We unfriend our peers. Odysseus fails to forewarn his comrades about Scylla (12.223). His guile has a purpose, to ensure that his men keep rowing and are not distracted by fear. Perhaps the posturing on deck with the spears is intended to serve a similar psychological purpose.
Stanza IX
This stanza draws on two religious ceremonies in Pylos described in Book 3 of the Odyssey. The first takes place on a beach in the early morning and involves all or most of the citizens of several towns. (Did this inspire Keats? What little town by river or seashore …) The second ceremony, inside the palace, includes Nestor’s daughters and his sons’ wives. Women are not mentioned as being present in Homer’s account of the liturgy by the seashore. However, they are so obviously part of the second liturgy that I find it reasonable for the Penelope of my poem to recollect a ceremony by the sea. My account is intended to carry a small echo of the miracle of the loaves and fishes.

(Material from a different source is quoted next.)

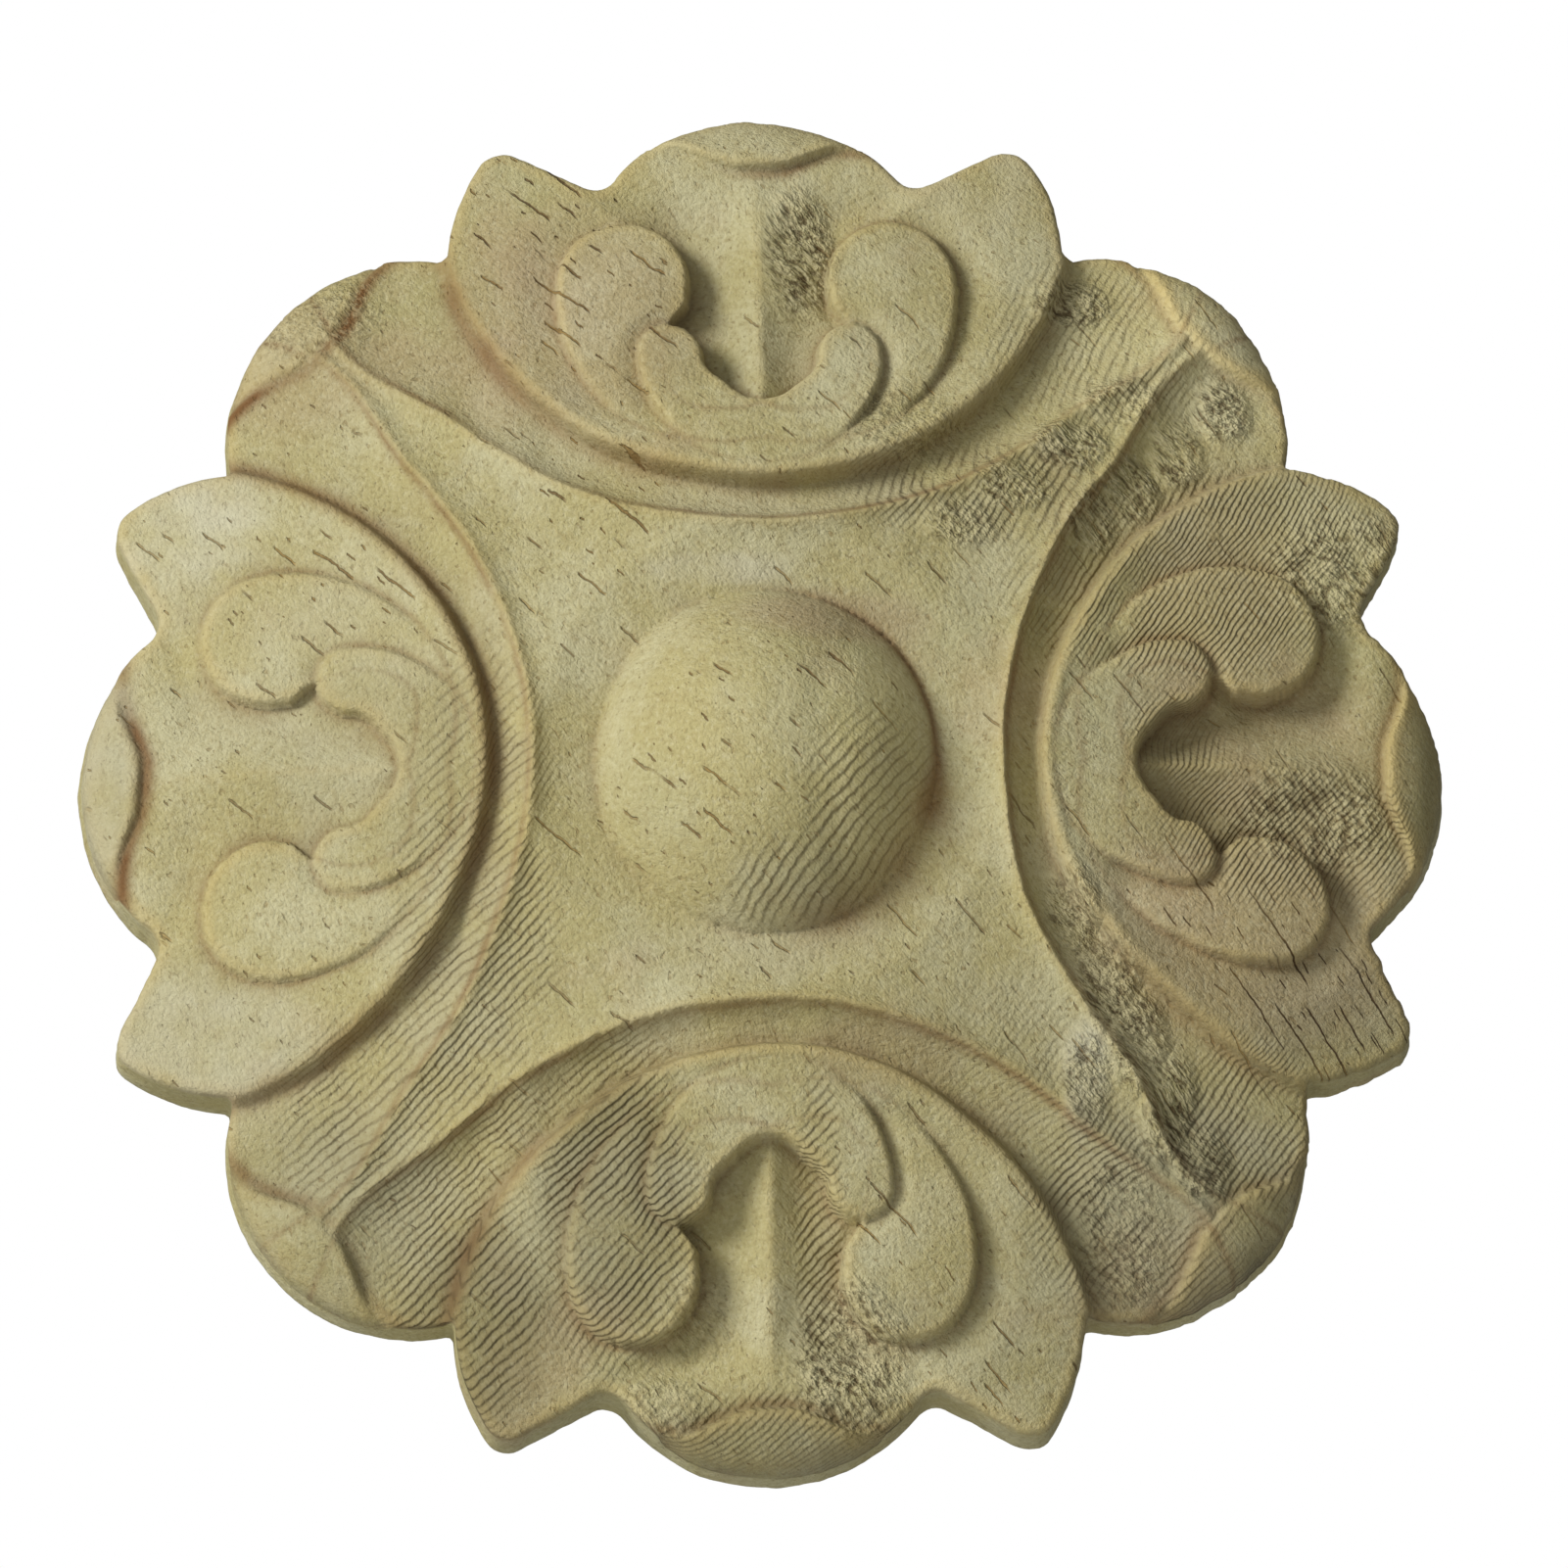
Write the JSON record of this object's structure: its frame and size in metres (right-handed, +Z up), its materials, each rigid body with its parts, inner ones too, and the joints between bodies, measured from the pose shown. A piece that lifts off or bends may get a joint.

A leaden Age. In Hesiod, phases of history are identified, symbolically, with reference to metals. The Golden Age is the ideal.
Stanza X
In the final stanza, I take one last look at Penelope “from outside,” picturing her in old age, probably widowed, as she takes her regular walk to the pier in the bay from which Odysseus set out for Troy so many years before.
In some dark hour: for Penelope, Troy is the “unmentionable place.” Nevertheless, Penelope’s unjudgmental and even kindly attitude to Helen is true to Homer (23.218).
Modesty in presence of the Divine: according to a later author (Pausanias), Icarius, on Penelope’s leaving home, raised a shrine to Aidōs in her honour. Aidōs means “shame” or “modesty”. It refers to the disposition in a human person to respect the laws of God.
Constant river: the image of a “constant river” surfacing here and there is inspired by the Greek belief that the fountain Arethusa in Syracuse sprang from an underground river originating in Arcadia in the Peloponnese.